··· DATASET SECTION
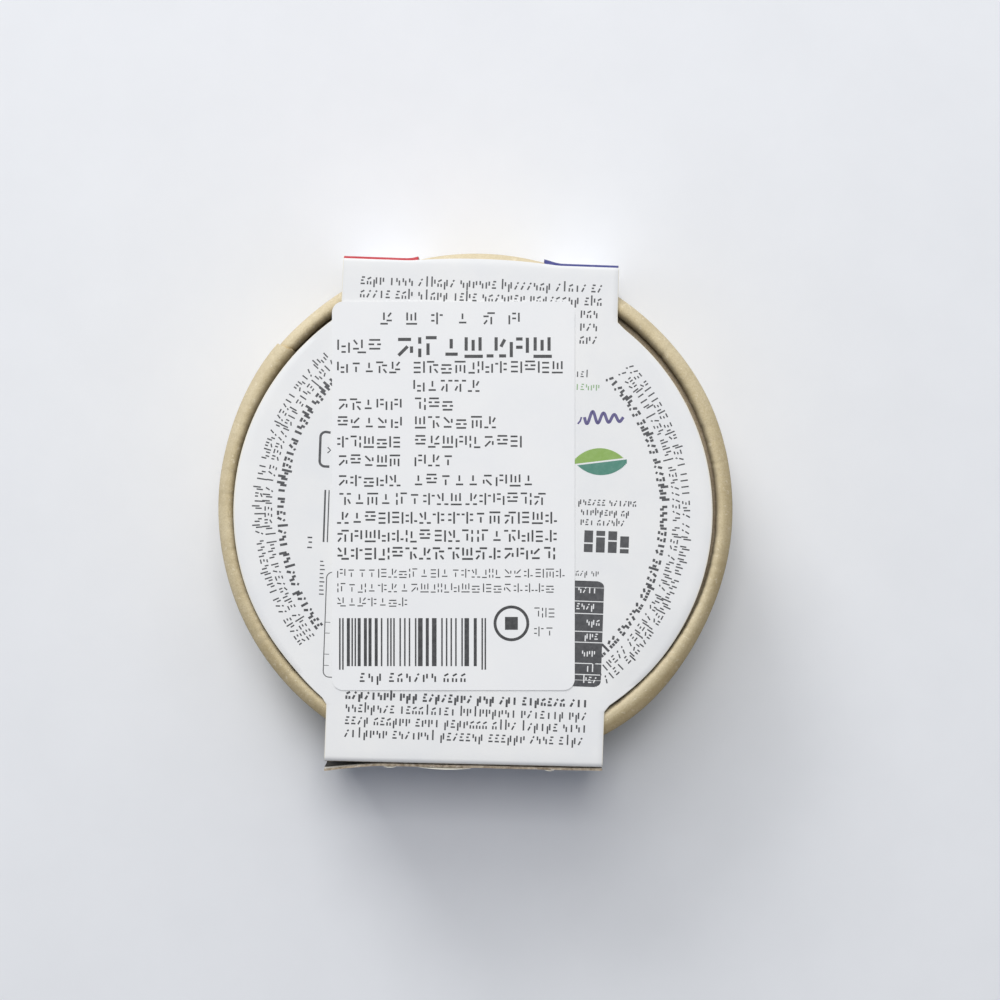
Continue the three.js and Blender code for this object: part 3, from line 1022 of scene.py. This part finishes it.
def marks(ink, draw, left, foot, length, size, weight, dense=False, spaced=1.0):
    """Fills a length of a line, in mm, with groups of strokes, as a stand-in for printed wording.

    foot is how far down the marks' feet are. Dense marks are square and fill their cells.
    """
    at, line, length, size, weight = mm(left, foot, length, size, weight)
    end = at + length
    cell, gap, pause = (0.9, 0.16, 0.12) if dense else (0.52, 0.1, 0.34)
    while at < end - size * 0.4:
        for _ in range(draw.randint(3, 9)):
            width = size * cell
            if at + width > end:
                break
            for x0, y0, x1, y1 in square_cell(draw) if dense else narrow_cell(draw):
                ink.ribbon([(at + x0 * size, line - y0 * size), (at + x1 * size, line - y1 * size)], weight)
            at += width + size * gap + size * (spaced - 1)
        at += size * pause


# Wording on the label: (from the left edge, from the top edge to the feet, length, size, weight) in mm.
LABEL_TITLE = [(0.8, 8.8, 9.0, 2.5, 0.3), (10.6, 9.5, 30.2, 3.7, 0.55)]
LABEL_SMALL_HEADS = [12.2, 18.5, 21.6, 24.9, 28.1, 31.5]
LABEL_ROWS = [
    (13.8, 12.2, 25.8, 2.2, 0.3),
    (13.8, 15.4, 13.6, 2.2, 0.3),
    (14.0, 18.5, 7.0, 2.2, 0.3),
    (14.0, 21.6, 14.2, 2.2, 0.3),
    (14.0, 24.9, 20.2, 2.2, 0.3),
    (14.0, 28.1, 8.0, 2.2, 0.3),
    (13.6, 31.5, 23.2, 2.2, 0.3),
    (1.2, 34.7, 35.4, 2.2, 0.29),
    (0.8, 37.9, 39.2, 2.2, 0.31),
    (0.8, 41.0, 38.0, 2.2, 0.31),
    (0.8, 44.0, 38.0, 2.2, 0.33),
]
LABEL_NOTES = [(0.8, 47.1, 39.6, 1.65, 0.19), (0.8, 49.6, 38.2, 1.65, 0.19), (0.8, 52.0, 13.6, 1.65, 0.19)]
BAR_MODULES = 95
BAR_MODULE = 25.08 / BAR_MODULES


def label_print():
    draw = random.Random(SEED)
    ink = Ink(on_label)
    for foot in LABEL_SMALL_HEADS:
        marks(ink, draw, 0.8, foot, 11.8, 2.1, 0.3, dense=True)
    marks(ink, draw, 8.2, 3.9, 28.0, 2.2, 0.3, dense=True, spaced=1.9)
    for row in LABEL_TITLE + LABEL_ROWS + LABEL_NOTES:
        marks(ink, draw, *row, dense=True)
    bar_code(ink, draw)
    marks(ink, draw, 4.6, 64.9, 19.2, 2.0, 0.3, spaced=1.1)
    plain_ring_mark(ink, draw)
    ink.piece("label_print", BLACK_INK, "label_paper")


def bar_code(ink, draw):
    """Bars of random widths between two pairs of long guards. They encode nothing."""
    left, top, height = 1.2, 54.0, 8.2
    for first in (0, BAR_MODULES - 3):
        for step in (0, 2):
            ink.block(*mm(left + (first + step) * BAR_MODULE, top, BAR_MODULE, height + 0.6))
    at = 5
    while at < BAR_MODULES - 6:
        width = draw.choice((1, 1, 1, 2, 2, 3))
        ink.block(*mm(left + at * BAR_MODULE, top, width * BAR_MODULE, height))
        at += width + draw.choice((1, 1, 2, 2, 3))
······
● WHAT NEEDS TO BE DONE
Print from the first line through the line that contains "for printed wording.", please, including both, and leave out every line outside that stretch.

● FULL SOLUTION
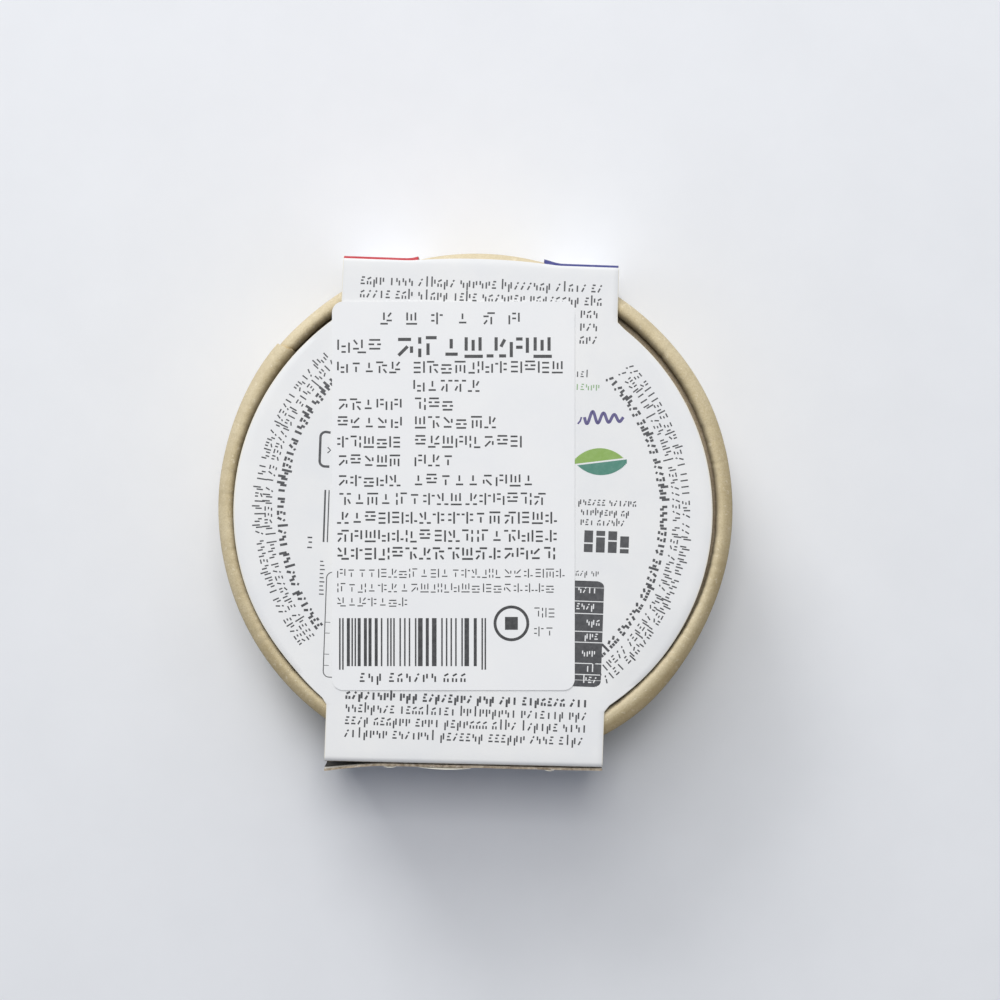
Continue the three.js and Blender code for this object: part 3, from line 1022 of scene.py. This part finishes it.
def marks(ink, draw, left, foot, length, size, weight, dense=False, spaced=1.0):
    """Fills a length of a line, in mm, with groups of strokes, as a stand-in for printed wording.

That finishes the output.